Always a public-spirited citizen, Henry Lee took a great deal of interest in politics. He represented Jefferson County in the House of Representatives Third Assembly and served two terms in the State Senate for the Fifth and Sixth Assemblies.

While a member of the Third General Assembly and chairman of its committee on public lands, Henry Lee introduced a bill providing for the sale to the City of Denver, at a nominal price and without competition, of two sections of school land for park purposes. One of these sections comprises what is now Denver's City Park. Lee was generally acknowledged as the father of the Denver park system, and served as Park Commissioner under both Mayors Johnson and Speer.

Over time Henry Lee acquired considerable land in Jefferson County, and at one time owned a whole section of what is now known as Edgewater and a large portion of Wheat Ridge. Crown Hill Cemetery is part of his old farm. Lee sold 180 acre of land to the Crown Hill Cemetery Association in 1908 for $47,000. In 1914 Henry Lee still owned 300 acre of the finest land in Jefferson County.

Henry Lee's involvement in irrigation and water-related problems led to the construction of Denver's first pumping station and the founding of the Agriculture Ditch Company. Henry served as secretary from the time the company was organized until his death. To support their extensive farming business, Henry and William Lee built the Lee and Brothers Lateral Irrigation Ditch, which ran along Middle Golden Road, now known as 32nd Avenue. William Lee also ran the Lee Sand and Gravel Company along Youngfield from 38th Avenue to North Golden Road (now known as 44 Avenue).

Henry Lee was a partner in the Pioneer Seed Company of Denver, and also owned Henry Lee's Seed and Farm Implements, selling seeds and farm equipment, and designing and selling farm and market wagons, road carts, spring wagons, surreys, and carriages. He had originally brought farm implements and seeds from Iowa to start his prosperous business.

In 1908 Crown Hill Associates also purchased land from the Union Pacific Railroad, which was adjacent to the property purchased from William and Henry Lee. With this last purchase of land, the Crown Hill Associates' total holdings included 290 acre. Located on the property was the "Old Morgan House". Henry Lee had purchased the Morgan (also recorded as "Margan") Jones homestead in 1900. The portion containing the house, barns and other outbuildings, which are no longer standing, were contained in the land sold to Crown Hill in 1908.

On March 11, 1914, Henry Lee was the victim of one of Denver's first auto-pedestrian accidents. Henry Lee died on March 24 from his injuries, and was buried at Crown Hill Cemetery.

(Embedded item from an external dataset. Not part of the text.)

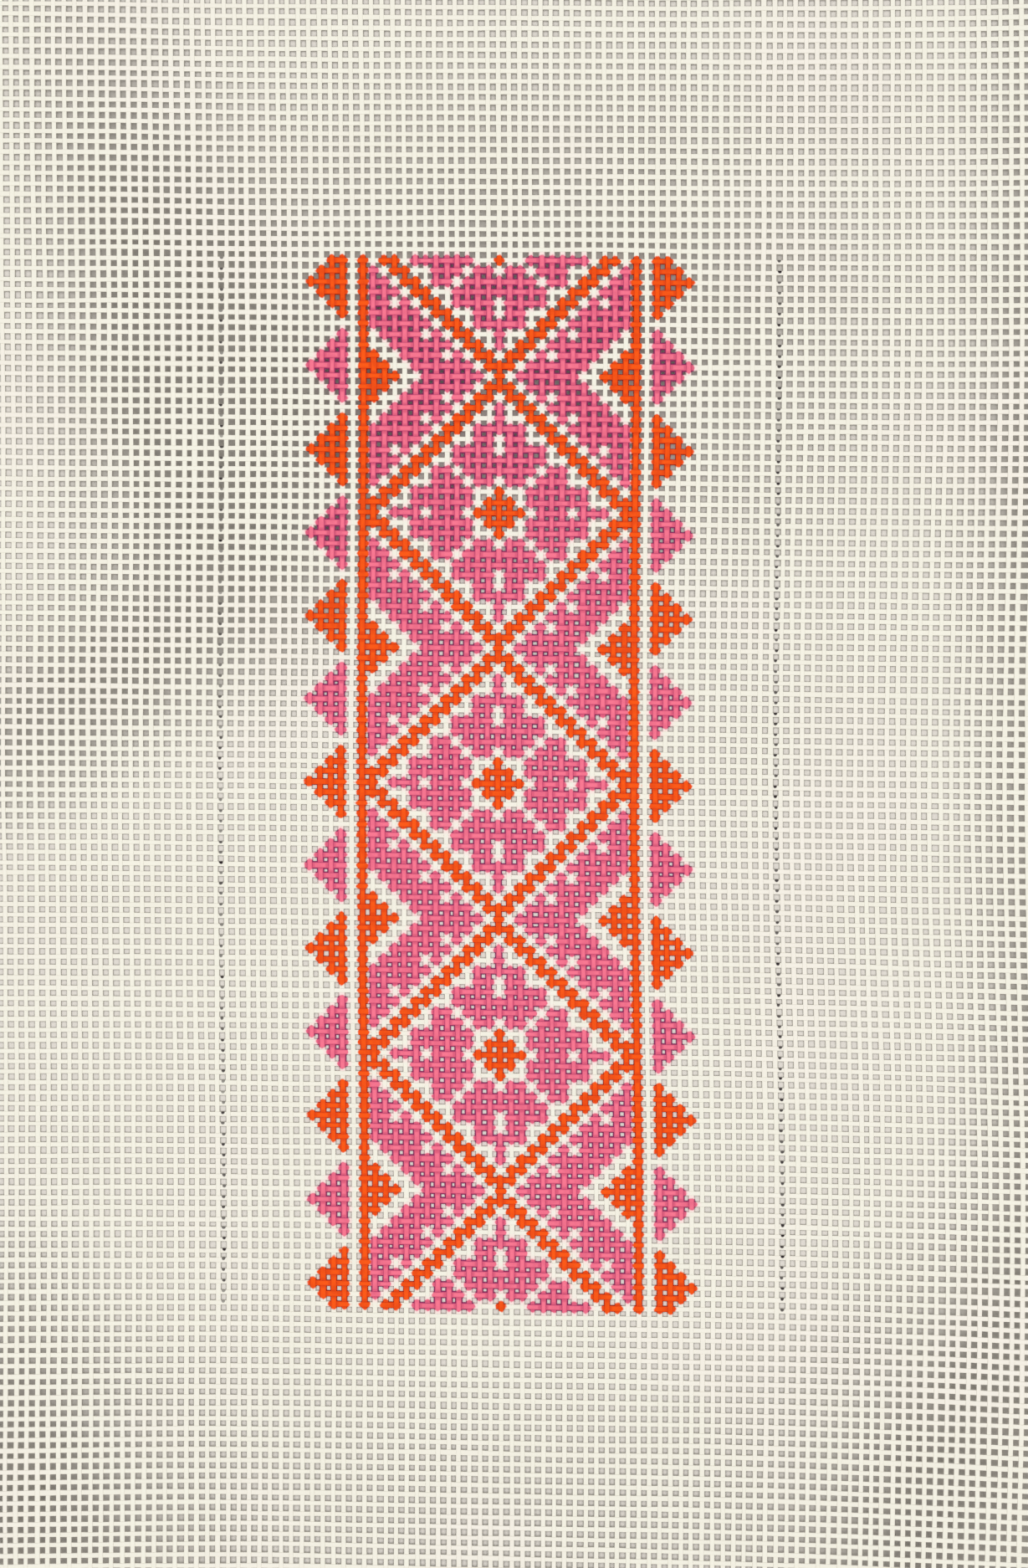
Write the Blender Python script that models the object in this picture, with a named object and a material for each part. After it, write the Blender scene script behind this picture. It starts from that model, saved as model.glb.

Jennie Lee continued to help run their farm until their son, Murray, died in 1939. Jennie Paul Lee died in November 1943 at the age of 93.

The two water bodies on the park property today were natural ponds. Waters stored in Crown Hill Lake originate in Clear Creek and are transported via the Crown Hill Agricultural Ditch to Crown Hill Lake. Most of the water in Kestrel Pond is seepage from Crown Hill Lake.

The farming communities of Wheat Ridge and Lakewood gradually grew. Local residents were becoming increasingly concerned about the loss of their country lands. When the citizens of Jefferson County created the Open Space Program in 1972, Crown Hill's neighbors began to urge the two cities to find a way to preserve one of the last large parcels of undeveloped land in what was then the most populous area of Jefferson County. In 1978 the Cities of Lakewood and Wheat Ridge joined the County in purchasing 168 acre next to Crown Hill Cemetery and including Crown Hill Lake, creating Crown Hill Open Space Park.